The indictment charged Bill Keating, sheriff from 2004 until December, with official oppression and having sex with female inmates. The others indicted include nine guards—seven women and two men—who were charged with various offenses involving sex or drugs and other contraband. Four inmates also were charged.

Local, state and federal authorities are still trying to figure out how this small-town Texas jail was turned into something resembling a frat house.

The new sheriff, Paul Cunningham, said he was stunned while touring the jail for the first time just hours after being sworn into office Jan. 1. He saw partitions made of paper towels that blocked jailers' view into cells, and pills scattered about.

Cunningham, who had not worked for the county before his election in November, immediately ordered the jail closed and moved the nearly 60 inmates to another institution.

"It literally scared me—not for myself but for the employees," Cunningham said. "How somebody kept from being killed was beyond me."

Cunningham, who defeated Keating in the Republican primary last spring, suggested that Keating lost interest in the jail after that and turned his back on the place.

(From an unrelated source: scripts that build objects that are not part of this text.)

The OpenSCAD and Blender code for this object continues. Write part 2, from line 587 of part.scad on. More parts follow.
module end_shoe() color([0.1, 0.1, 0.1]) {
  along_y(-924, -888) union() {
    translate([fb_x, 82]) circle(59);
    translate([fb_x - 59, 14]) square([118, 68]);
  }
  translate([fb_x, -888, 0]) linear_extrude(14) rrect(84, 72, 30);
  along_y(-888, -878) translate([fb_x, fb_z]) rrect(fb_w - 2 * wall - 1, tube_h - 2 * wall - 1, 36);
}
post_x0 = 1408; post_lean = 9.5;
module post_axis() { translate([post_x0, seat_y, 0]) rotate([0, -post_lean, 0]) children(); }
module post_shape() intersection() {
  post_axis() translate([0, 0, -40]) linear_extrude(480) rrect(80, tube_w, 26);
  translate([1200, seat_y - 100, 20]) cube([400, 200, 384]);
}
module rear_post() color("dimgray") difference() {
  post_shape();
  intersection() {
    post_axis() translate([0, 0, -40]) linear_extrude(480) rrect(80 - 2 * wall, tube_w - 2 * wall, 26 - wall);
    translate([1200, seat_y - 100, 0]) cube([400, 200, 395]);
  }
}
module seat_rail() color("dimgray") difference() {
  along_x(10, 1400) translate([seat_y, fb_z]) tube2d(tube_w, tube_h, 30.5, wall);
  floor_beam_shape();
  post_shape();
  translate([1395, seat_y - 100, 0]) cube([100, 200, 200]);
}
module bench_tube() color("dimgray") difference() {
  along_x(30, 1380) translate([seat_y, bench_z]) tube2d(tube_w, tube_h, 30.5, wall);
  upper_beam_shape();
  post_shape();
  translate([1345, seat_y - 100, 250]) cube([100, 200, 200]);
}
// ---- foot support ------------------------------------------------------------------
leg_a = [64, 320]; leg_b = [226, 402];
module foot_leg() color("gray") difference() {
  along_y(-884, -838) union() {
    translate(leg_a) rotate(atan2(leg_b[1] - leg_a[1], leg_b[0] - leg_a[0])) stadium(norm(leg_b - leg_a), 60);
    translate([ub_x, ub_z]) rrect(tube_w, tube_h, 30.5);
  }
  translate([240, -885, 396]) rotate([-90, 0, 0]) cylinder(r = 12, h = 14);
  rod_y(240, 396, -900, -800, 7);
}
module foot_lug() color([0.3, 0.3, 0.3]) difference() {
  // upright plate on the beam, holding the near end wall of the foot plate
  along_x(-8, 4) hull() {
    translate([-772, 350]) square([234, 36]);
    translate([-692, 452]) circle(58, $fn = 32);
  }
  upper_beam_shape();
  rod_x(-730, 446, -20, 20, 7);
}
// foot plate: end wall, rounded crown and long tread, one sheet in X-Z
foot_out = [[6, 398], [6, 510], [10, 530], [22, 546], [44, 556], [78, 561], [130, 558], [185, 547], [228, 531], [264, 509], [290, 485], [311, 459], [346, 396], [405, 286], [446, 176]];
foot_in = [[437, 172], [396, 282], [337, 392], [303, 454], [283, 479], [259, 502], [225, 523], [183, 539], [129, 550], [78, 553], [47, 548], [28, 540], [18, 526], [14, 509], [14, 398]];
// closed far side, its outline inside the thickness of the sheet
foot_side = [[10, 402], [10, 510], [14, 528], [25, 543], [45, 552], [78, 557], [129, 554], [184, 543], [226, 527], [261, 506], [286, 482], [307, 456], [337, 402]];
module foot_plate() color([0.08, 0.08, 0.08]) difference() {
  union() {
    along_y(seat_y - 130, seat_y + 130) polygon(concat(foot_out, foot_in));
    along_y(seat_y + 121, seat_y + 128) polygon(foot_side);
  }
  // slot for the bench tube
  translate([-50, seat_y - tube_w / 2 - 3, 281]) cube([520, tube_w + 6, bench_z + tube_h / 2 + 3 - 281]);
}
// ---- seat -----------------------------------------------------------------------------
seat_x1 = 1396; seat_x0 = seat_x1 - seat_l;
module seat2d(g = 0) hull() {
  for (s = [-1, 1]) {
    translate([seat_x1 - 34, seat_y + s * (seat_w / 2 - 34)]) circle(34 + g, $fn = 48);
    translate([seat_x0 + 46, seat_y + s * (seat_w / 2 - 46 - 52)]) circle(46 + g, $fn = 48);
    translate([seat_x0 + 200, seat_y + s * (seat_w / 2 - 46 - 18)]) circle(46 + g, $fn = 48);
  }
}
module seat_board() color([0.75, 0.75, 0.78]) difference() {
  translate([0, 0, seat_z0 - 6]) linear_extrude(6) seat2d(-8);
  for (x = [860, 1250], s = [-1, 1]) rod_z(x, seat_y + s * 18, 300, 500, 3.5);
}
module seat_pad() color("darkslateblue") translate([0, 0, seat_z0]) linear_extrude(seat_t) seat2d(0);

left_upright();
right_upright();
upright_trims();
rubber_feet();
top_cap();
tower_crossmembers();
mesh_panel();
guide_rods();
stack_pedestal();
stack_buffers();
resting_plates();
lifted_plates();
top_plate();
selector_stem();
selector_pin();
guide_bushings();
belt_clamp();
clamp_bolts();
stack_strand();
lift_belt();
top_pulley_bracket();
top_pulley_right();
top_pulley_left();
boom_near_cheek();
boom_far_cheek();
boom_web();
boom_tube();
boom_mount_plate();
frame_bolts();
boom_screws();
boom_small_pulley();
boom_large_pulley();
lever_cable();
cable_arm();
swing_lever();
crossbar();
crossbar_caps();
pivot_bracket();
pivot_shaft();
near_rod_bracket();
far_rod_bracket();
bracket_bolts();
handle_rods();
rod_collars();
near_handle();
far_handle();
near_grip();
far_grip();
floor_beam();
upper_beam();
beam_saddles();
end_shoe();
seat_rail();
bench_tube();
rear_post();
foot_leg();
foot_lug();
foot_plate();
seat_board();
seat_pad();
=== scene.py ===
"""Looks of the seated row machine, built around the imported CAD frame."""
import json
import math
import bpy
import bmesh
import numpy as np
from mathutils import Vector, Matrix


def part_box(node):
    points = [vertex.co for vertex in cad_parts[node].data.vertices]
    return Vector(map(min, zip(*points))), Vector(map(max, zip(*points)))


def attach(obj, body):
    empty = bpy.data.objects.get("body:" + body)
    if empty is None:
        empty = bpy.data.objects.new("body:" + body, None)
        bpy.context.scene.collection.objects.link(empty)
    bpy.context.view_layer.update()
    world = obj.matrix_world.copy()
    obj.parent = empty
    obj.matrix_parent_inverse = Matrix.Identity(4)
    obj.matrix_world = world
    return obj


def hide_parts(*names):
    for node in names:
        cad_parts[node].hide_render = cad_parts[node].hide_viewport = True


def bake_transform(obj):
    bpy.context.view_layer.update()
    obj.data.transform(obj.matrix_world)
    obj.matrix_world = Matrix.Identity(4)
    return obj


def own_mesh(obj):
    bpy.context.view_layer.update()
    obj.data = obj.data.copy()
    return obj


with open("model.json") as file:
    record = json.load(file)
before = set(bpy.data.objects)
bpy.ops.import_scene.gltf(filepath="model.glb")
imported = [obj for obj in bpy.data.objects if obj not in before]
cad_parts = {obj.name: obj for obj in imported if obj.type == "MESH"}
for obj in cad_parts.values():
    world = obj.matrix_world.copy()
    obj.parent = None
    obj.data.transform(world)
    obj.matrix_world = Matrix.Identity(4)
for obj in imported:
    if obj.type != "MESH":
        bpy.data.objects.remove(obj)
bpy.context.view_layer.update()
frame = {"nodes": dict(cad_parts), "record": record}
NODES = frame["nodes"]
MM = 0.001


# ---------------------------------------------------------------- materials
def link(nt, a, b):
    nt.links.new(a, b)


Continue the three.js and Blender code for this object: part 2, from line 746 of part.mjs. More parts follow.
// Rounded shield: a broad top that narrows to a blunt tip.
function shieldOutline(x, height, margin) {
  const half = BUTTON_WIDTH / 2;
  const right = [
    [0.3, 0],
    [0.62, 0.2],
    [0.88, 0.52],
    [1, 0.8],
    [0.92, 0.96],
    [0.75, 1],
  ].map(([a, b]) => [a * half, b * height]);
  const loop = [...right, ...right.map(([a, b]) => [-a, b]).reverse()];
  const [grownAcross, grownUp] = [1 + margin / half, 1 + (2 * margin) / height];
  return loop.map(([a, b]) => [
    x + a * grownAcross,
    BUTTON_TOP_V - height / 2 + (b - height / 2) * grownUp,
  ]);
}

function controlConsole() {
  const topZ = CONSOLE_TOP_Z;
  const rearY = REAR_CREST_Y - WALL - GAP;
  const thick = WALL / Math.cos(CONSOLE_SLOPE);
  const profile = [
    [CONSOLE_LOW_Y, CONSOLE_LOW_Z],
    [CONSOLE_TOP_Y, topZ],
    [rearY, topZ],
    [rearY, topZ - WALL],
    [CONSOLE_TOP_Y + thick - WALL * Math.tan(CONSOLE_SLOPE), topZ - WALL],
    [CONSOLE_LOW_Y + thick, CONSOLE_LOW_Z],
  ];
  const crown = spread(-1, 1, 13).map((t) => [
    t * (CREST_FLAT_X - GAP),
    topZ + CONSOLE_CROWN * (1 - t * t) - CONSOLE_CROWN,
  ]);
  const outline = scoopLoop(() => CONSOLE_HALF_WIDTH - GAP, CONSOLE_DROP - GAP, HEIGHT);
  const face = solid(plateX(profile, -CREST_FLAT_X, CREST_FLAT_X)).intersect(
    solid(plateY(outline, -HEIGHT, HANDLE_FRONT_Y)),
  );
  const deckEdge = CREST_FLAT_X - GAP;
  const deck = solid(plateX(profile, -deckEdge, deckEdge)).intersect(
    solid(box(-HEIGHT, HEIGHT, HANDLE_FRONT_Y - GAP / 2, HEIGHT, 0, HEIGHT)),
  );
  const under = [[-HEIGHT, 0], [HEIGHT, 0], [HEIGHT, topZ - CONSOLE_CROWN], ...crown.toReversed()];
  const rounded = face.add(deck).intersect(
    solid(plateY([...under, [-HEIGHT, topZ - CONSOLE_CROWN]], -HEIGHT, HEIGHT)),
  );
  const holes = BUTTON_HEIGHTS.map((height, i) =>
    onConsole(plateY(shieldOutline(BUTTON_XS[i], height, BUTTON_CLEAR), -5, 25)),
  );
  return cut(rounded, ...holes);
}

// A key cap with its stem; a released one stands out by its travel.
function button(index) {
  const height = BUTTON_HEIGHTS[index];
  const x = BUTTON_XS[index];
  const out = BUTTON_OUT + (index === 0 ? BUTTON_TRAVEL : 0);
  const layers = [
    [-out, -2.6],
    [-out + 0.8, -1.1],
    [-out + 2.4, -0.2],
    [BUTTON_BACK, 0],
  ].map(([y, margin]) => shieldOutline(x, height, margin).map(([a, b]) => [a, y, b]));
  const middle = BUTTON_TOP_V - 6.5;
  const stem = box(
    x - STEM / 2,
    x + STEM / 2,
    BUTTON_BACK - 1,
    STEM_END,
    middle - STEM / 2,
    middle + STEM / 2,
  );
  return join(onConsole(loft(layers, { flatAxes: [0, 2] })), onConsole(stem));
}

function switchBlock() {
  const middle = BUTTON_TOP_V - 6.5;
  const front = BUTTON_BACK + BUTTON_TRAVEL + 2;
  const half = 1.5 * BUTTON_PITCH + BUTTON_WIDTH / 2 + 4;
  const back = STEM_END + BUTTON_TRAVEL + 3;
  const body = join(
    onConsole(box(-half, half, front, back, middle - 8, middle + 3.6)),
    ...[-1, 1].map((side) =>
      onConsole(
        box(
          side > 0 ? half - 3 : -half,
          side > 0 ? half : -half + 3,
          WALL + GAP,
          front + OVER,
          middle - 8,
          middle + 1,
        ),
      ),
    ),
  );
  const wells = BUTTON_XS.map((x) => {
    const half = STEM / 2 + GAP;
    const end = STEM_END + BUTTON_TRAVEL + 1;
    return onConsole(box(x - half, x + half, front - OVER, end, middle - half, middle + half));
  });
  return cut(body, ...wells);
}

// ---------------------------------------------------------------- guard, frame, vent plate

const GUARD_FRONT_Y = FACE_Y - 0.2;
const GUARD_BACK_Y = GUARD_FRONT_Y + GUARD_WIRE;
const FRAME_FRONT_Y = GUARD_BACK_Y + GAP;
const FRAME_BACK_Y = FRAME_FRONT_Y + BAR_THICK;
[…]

Separately from the indictment, Keating, 62, faces up to 10 years in federal prison after pleading guilty in January to charges he coerced a woman into having sex with him by threatening to jail her on drug charges.

Keating's attorney, Mark Daniel, called the latest charges against the former sheriff "kind of silly in the face of the federal investigation, like piling on." He declined further comment.

The investigation began with a tip last fall from inside the jail.

An official received a handwritten letter on notebook paper from an inmate arrested on charges of kidnapping his girlfriend. The inmate, Luke C. Bolton, said they met in 2007 when she was a jail guard and he was behind bars on another charge. He said their sexual relationship started in a jail shower and continued during her late-night visits to his cell.